The Madison Branch was founded in 1922. Early work included a series of radio programs on various issues on WIBA during the 30s. In 1933, Madison and Milwaukee branches, working together, succeeded in making ROTC optional at the University. And in 1938, after years of effort by all the U.S. branches and cooperation with other groups, a prime success was the passage of the anti-lynching law.

In the 50s we worked to combat McCarthyism. The 60s brought the
Vietnam War. During the 70s we worked on women's liberation, gay rights, and fought against oppression in Central America (with the US aiding the oppressive governments).

The struggles continued into the 80s. We saw attacks on civil liberties and human rights because of wars throughout the world. In the 90s we saw a rise in corporate power and attacks on the social safety net programs of the 30s and 60s: Social Security, unemployment compensation, Medicare, welfare, etc.

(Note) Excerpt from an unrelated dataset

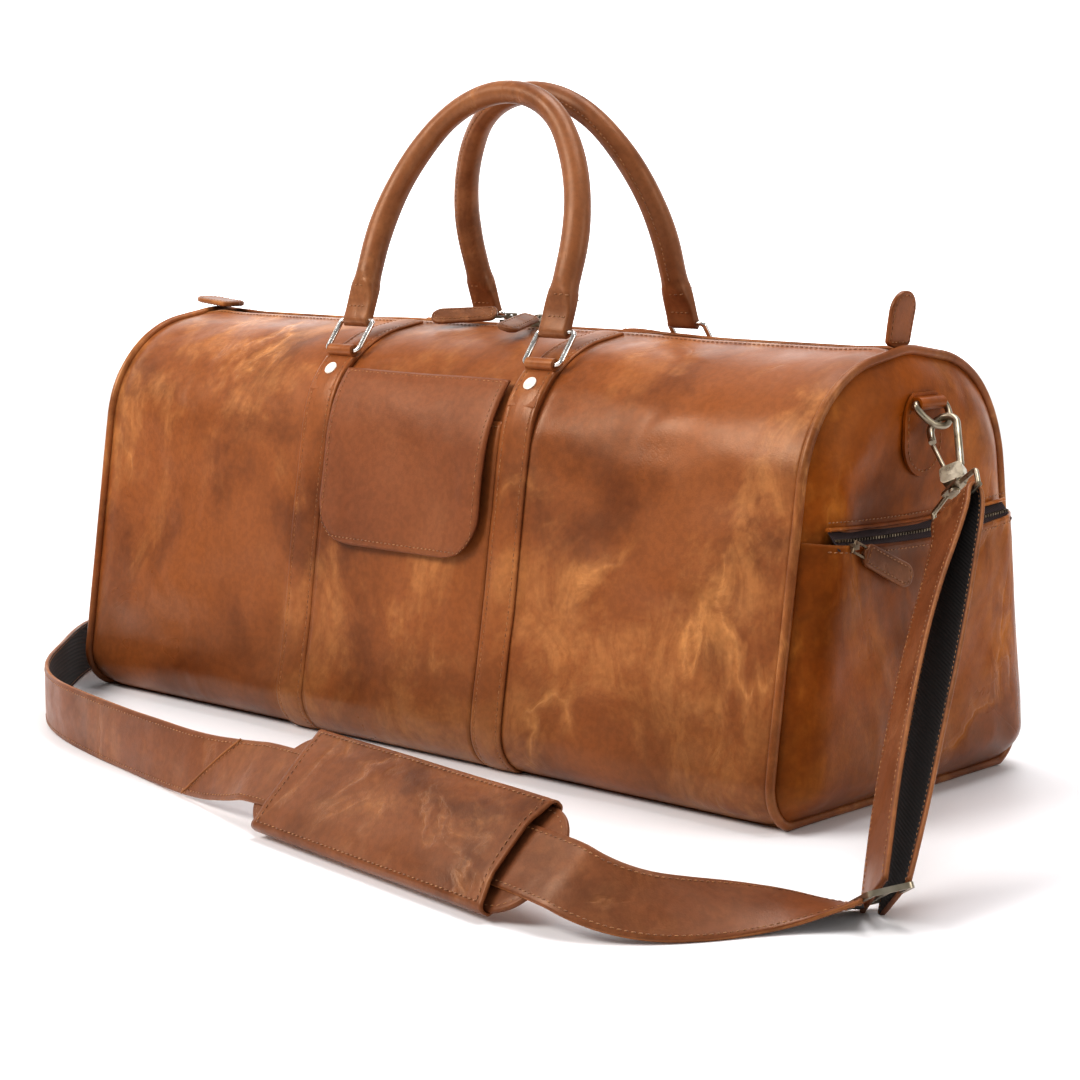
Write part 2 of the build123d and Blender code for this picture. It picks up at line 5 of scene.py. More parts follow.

The turn of the century has brought us more problems due to war with mass dislocation, environmental damage, and economic upheaval. The Madison Raging Grannies, a project of the Madison Branch, first sang to the crowds of Madison anti-war protesters in the fall of 2003.

Specific Projects of WILPF-Madison Past & Present

The Lisa Link Peace Park, named for one of WILPF tireless advocates for peace;

The Draft Resistance Coalition, which supported one of the nation's best known Vietnam War resistors;

The annual Jane Addams children's book award, to promote peace education.

The sewing machine project, which found 24 used machines repaired them at the added equipment and arranged for transportation to the women in the Peace Community of San Jose de Apartadó. (Apartadó itself is a sister city of Dane County.)

The Clothesline Project, which in a manner like the AIDS quilt offer support and relief to women and girls who are victims of sexual assault.